Nicolas Cage plays a big-game hunter in “Primal,” and he’s not even the resident nutjob. The crazy dude in this flick is Kevin Durand, although John Malkovich does show up with his “Con-Air” acting instruction manual, so crazy knows many places. Sadly, there’s no “Put the bunny back in the box,” here. But there is a digitally mastered albino jaguar. If Steven Segal’s “Under Siege,” could be crossed with “Shakespeare in the Park,” “Primal” would still be dumb as a box of hammers. Consider this one of the Oscar-winning Cage’s signature paycheck vehicles. And that Oscar? I think I saw it on Ebay.

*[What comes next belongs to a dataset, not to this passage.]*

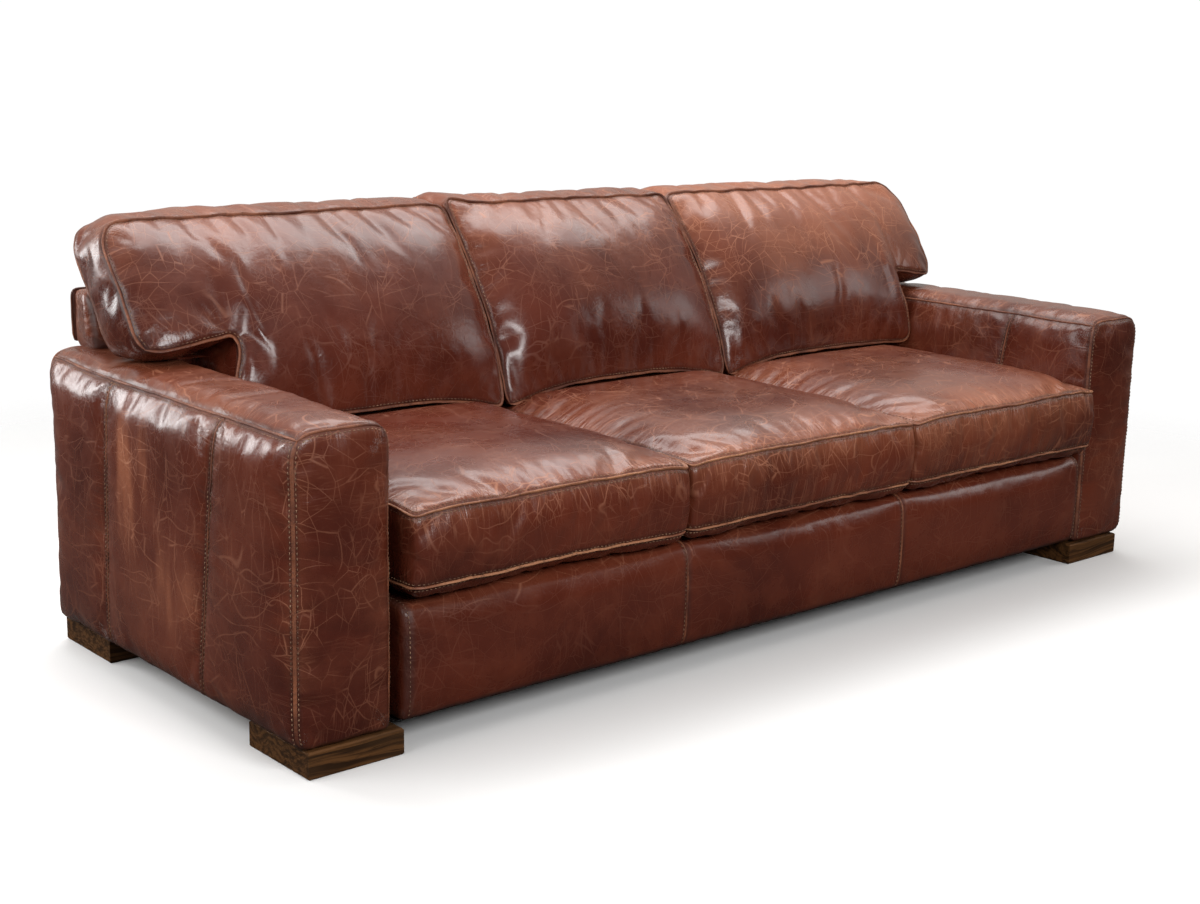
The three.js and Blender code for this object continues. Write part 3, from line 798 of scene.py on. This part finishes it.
def make_arm(side, sign, seed):
    """sign is the way from the seat out to the arm, along X."""
    low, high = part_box(f"arm_cover_{side}")
    low, high = Vector(low), Vector(high)
    sides, front, top = ARM_SEAM_INSET
    low += Vector((sides, front, 1 * MM))
    high -= Vector((sides, top, top))
    low.x -= ARM_OUTER_PAD * (sign < 0)
    high.x += ARM_OUTER_PAD * (sign > 0)
    outer, inner = (low.x, high.x) if sign < 0 else (high.x, low.x)
    bm = hide_block(low, high, cuts=[(1, y) for y in ARM_PANEL_SEAMS])
    for edge in bm.edges:  # both panel seams show on the outer side, and the front one on the inner side
        on_outer = all(same(v.co.x, outer) for v in edge.verts)
        on_inner = all(same(v.co.x, inner) and same(v.co.y, ARM_PANEL_SEAMS[0]) for v in edge.verts)
        if edge.calc_face_angle(0) < 1 and not (on_outer or on_inner):
            edge.seam = False
    top_outer = seam_runs(bm, lambda p: same(p.x, outer) and same(p.z, high.z))
    top_inner = seam_runs(bm, lambda p: same(p.x, inner) and same(p.z, high.z))
    front_top = seam_runs(bm, lambda p: same(p.y, low.y) and same(p.z, high.z))
    front_outer = seam_runs(bm, lambda p: same(p.y, low.y) and same(p.x, outer))
    front_inner = seam_runs(bm, lambda p: same(p.y, low.y) and same(p.x, inner))
    rear = seam_runs(bm, lambda p: same(p.y, high.y))
    hem = seam_runs(bm, lambda p: same(p.z, low.z))
    panels = seam_runs(bm, lambda p: any(same(p.y, y) for y in ARM_PANEL_SEAMS) and not same(p.z, low.z))
    runs = top_outer + top_inner + front_top + front_outer + front_inner + rear + hem + panels

    def shape(points):
        middle = (np.array(low) + np.array(high)) / 2
        half = (np.array(high) - np.array(low)) / 2
        u, v, w = ((points - middle) / half).T
        up = (points[:, 2] - low.z) / (high.z - low.z)
        slant = np.interp(points[:, 1], (low.y, *ARM_PANEL_SEAMS, high.y), (0, *ARM_SEAM_SLANT, 0))
        round_corner(points, (0, 2), (outer, high.z), (sign, 1), ARM_TOP_ROUNDS[0])
        round_corner(points, (0, 2), (inner, high.z), (-sign, 1), ARM_TOP_ROUNDS[1])
        round_corner(points, (0, 2), (outer, low.z), (sign, -1), ARM_FOOT_ROUND)
        round_corner(points, (0, 1), (outer, high.y), (sign, 1), ARM_REAR_ROUND)
        swell = ARM_SIDE_SWELL * ((1 - v**8) * (1 - w**6)).clip(0) ** 0.6
        points[:, 0] += np.where(abs(u) > 0.999, np.sign(u) * swell, 0)
        swell = ARM_END_SWELL * ((1 - u**4) * (1 - w**4)).clip(0) ** 0.6
        points[:, 1] += np.where(abs(v) > 0.999, np.sign(v) * swell, 0)
        swell = ARM_TOP_SWELL * ((1 - u**4) * (1 - v**4)).clip(0) ** 0.6
        points[:, 2] += np.where(w > 0.999, swell, 0)
        points[:, 1] += (1 - 2 * up) * slant
        points[:, 0] += 1.5 * MM * wave(points, 4, seed)
        points[:, 1] += 1.5 * MM * wave(points, 4, seed + 9) * (abs(v) < 0.999)
        points[:, 2] += 2.2 * MM * wave(points, 7, seed + 4) * up
        points[:, 2] += np.interp(points[:, 1], (250 * MM, 420 * MM), (0, ARM_REAR_RISE)) * up
        rearward = ((points[:, 1] - ARM_BEND) / (high.y - ARM_BEND)).clip(0, 1) ** 2
        by_seat = (1 - u * sign) / 2
        points[:, 0] -= sign * ARM_REAR_LAP[0] * rearward * by_seat
        points[:, 1] += ARM_REAR_LAP[1] * rearward * by_seat
        return points

    def settle(points):
        points[:, 2] = np.clip(points[:, 2], low.z, high.z + top)
        return points

    name = f"arm_leather_{side}"
    cover = sew_cover(name, bm, shape, runs, settle, gather=0.4, slack=0.017, pressure=1.8, limit=9 * MM)
    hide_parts(f"arm_cover_{side}")

    def amount(points, normals):
        up = (points[:, 2] - low.z) / (high.z - low.z)
        rubbed = 0.16 + 0.06 * normals[:, 2].clip(0) + 0.2 * bell(points[:, 2], high.z, 18 * MM)
        corner = bell(points[:, 1], low.y, 22 * MM) * bell(points[:, 0], outer, 30 * MM)
        rubbed += 0.2 * corner * (up > 0.2)
        if side == "left":
            drag = bell(points[:, 1], 118 * MM, 30 * MM) * bell(points[:, 2], 430 * MM, 120 * MM)
            drag += 0.6 * bell(points[:, 1], 40 * MM, 18 * MM) * bell(points[:, 2], 470 * MM, 70 * MM)
            drag += 0.5 * bell(points[:, 1], -60 * MM, 70 * MM) * bell(points[:, 2], 260 * MM, 70 * MM)
            streaks = 0.6 + 0.9 * wave(points * [1, 1, 0.12], 55, seed)
            rubbed += drag * streaks * (normals[:, 0] < -0.5)
        return rubbed

    mark_wear(cover, amount)
    fold, flat, narrow = (2.6 * MM, 3.0 * MM), (3.4 * MM, 1.2 * MM), (2.0 * MM, 2.2 * MM)
    seams = [(r, fold, 1.5 * MM, (8 * MM,)) for r in top_outer + front_top]
    seams += [(r, fold, 1.5 * MM, ()) for r in top_inner]
    seams += [(r, flat, 0.5 * MM, (-6 * MM, 6 * MM)) for r in front_outer]
    seams += [(r, flat, 0.5 * MM, (7 * MM,)) for r in front_inner]
    seams += [(r, narrow, 0.9 * MM, (-6 * MM, 6 * MM)) for r in panels]
    seams += [(r, fold, 1 * MM, ()) for r in rear]
    sew_seams(f"arm_{side}", cover, seams, seed, folded_edge)


make_arm("left", sign=-1, seed=2.0)
make_arm("right", sign=1, seed=6.0)


# ---- Front rail leather ----
# One long padded panel over the front rail, pieced from three hides, rounded over the top edge and tucked down
# behind the cushions and under the rail.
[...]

Finally, there’s Keanu Reeves in “Replicas.” Reeves had a pretty good year otherwise, with memorable turns in “Toy Story 4,” and “John Wick 3.” Pray to the movie gods that there will not be a “Replicas 2.” Here, Reeves plays a sad/mad scientist, who clones his family into androids after a terrible accident. And I thought the movie itself was the terrible accident. Asking Reeves to stretch his acting muscles into playing a scientist, is like asking Stallone for speech lessons

“Bill and Ted’s Excellent Colostomy Bag Adventure,” is looking better and better.